***** Recorded data *****
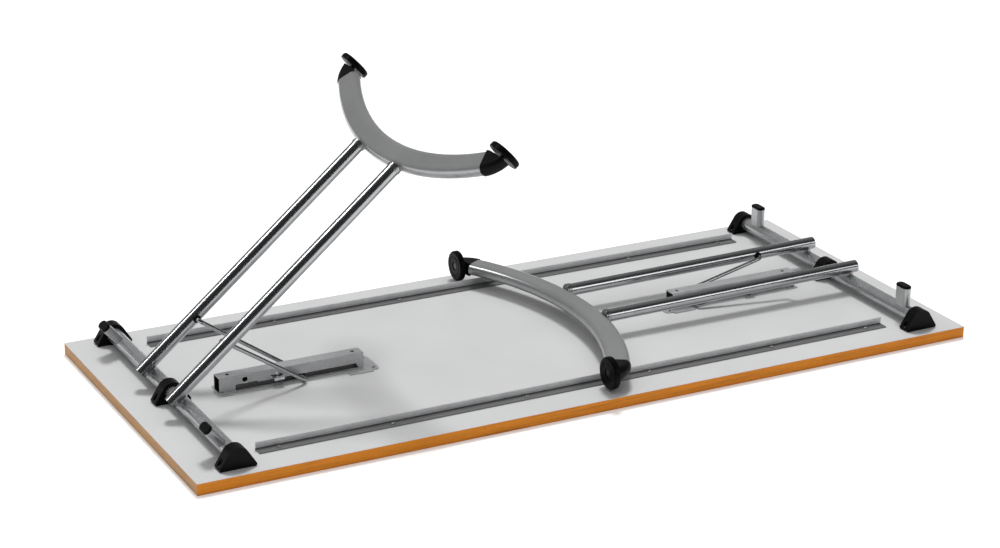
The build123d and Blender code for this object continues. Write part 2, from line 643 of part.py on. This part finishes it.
nodes = {
    "board_core": board_core(),
    "top_laminate": top_laminate(),
    "underside_laminate": underside_laminate(),
    "rail_screws": rail_screws(),
    "bracket_screws": bracket_screws(),
    "channel_screws": channel_screws(),
}
for row_name, row in ROWS.items():
    nodes[row_name + "_edge_band"] = long_band(row)
    nodes[row_name + "_rail"] = rail(row)
for side_name, side in SIDES.items():
    nodes[side_name + "_edge_band"] = short_band(side)
    nodes[side_name + "_middle_bracket"] = bracket(side, 0)
    nodes[side_name + "_channel"] = channel(side)
    nodes[side_name + "_latch_pin"] = latch_pin(side)
    nodes[side_name + "_latch_lever"] = latch_lever(side)
    nodes[side_name + "_slide_block"] = slide_block(side)
    nodes[side_name + "_stay_rod"] = stay_rod(side)
    nodes[side_name + "_axle"] = axle(side)
    nodes[side_name + "_welds"] = welds(side)
    nodes[side_name + "_foot_bar"] = foot_bar(side)
    nodes[side_name + "_grommets"] = grommets(side)
    for row_name, row in ROWS.items():
        own = row if side < 0 else -row
        nodes[side_name + "_" + row_name + "_bracket"] = bracket(side, row)
        nodes[side_name + "_" + row_name + "_leg_tube"] = leg_tube(side, own)
        nodes[side_name + "_" + row_name + "_foot_cap"] = foot_cap(side, own)
        nodes[side_name + "_" + row_name + "_glide"] = glide(side, own)
        nodes[side_name + "_" + row_name + "_glide_stem"] = glide_stem(side, own)
        nodes[side_name + "_" + row_name + "_post"] = stacking_post(side, own)
        nodes[side_name + "_" + row_name + "_post_cap"] = post_cap(side, own)

for name, shape in nodes.items():
    export_step(shape, "parts/" + name + ".step")
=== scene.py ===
import math

import bpy
from mathutils import Matrix, Vector

# Folding conference table lying upside down on its own top. Lengths are in metres.

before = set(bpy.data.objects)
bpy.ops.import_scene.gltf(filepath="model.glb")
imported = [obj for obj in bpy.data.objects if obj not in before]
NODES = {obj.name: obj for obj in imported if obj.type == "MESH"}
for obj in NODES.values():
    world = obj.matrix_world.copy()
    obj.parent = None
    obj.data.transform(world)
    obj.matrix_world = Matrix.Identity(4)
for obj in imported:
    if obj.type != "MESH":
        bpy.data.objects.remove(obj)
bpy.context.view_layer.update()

# Camera: the angles it looks from, its distance, the point it looks at and its lens
VIEW_AZIMUTH = -27.72
VIEW_ELEVATION = 20.685
VIEW_ROLL = 0.487
VIEW_DISTANCE = 5.2396
VIEW_TARGET = (0.1471, 0.3633, 0.0)
LENS_MM = 90.52
SENSOR_MM = 36.0

# The angle each leg frame is folded out to
LEG_FOLD = {"left": 41.0, "right": 0.0}

# Boxes that mask a material, as ranges of |X|, |Y| and |Z| from the frame's origin: the inside of the
# guide channels (painted shade), the top face of the edge bands, the rails' flanges and the rails' inner
# corners (both painted shade)
CHANNEL_INSIDE = ((0.3385, 0.627), (0.0, 0.0124), (0.0235, 0.0515))
BAND_TOP = ((0.0, 1.0), (0.0, 0.5), (0.0213, 0.0225))
RAIL_FLANGE_SHADE = ((0.0, 1.0), (0.0, 0.5), (0.0215, 0.0237))
RAIL_CORNER_SHADE = ((0.0, 1.0), (0.0, 0.5), (0.0230, 0.0256))


# ---------------------------------------------------------------- node helpers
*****
## [Problem to solve]
Output exactly one stretch of the listing: from the line containing "obj.matrix_world = Matrix.Identity(4)" through the line containing "RAIL_CORNER_SHADE = ((0.0, 1.0), (0.0, 0.5), (0.0230, 0.0256))", both end lines included.

## [Written answer]
    obj.matrix_world = Matrix.Identity(4)
for obj in imported:
    if obj.type != "MESH":
        bpy.data.objects.remove(obj)
bpy.context.view_layer.update()

# Camera: the angles it looks from, its distance, the point it looks at and its lens
VIEW_AZIMUTH = -27.72
VIEW_ELEVATION = 20.685
VIEW_ROLL = 0.487
VIEW_DISTANCE = 5.2396
VIEW_TARGET = (0.1471, 0.3633, 0.0)
LENS_MM = 90.52
SENSOR_MM = 36.0

# The angle each leg frame is folded out to
LEG_FOLD = {"left": 41.0, "right": 0.0}

# Boxes that mask a material, as ranges of |X|, |Y| and |Z| from the frame's origin: the inside of the
# guide channels (painted shade), the top face of the edge bands, the rails' flanges and the rails' inner
# corners (both painted shade)
CHANNEL_INSIDE = ((0.3385, 0.627), (0.0, 0.0124), (0.0235, 0.0515))
BAND_TOP = ((0.0, 1.0), (0.0, 0.5), (0.0213, 0.0225))
RAIL_FLANGE_SHADE = ((0.0, 1.0), (0.0, 0.5), (0.0215, 0.0237))
RAIL_CORNER_SHADE = ((0.0, 1.0), (0.0, 0.5), (0.0230, 0.0256))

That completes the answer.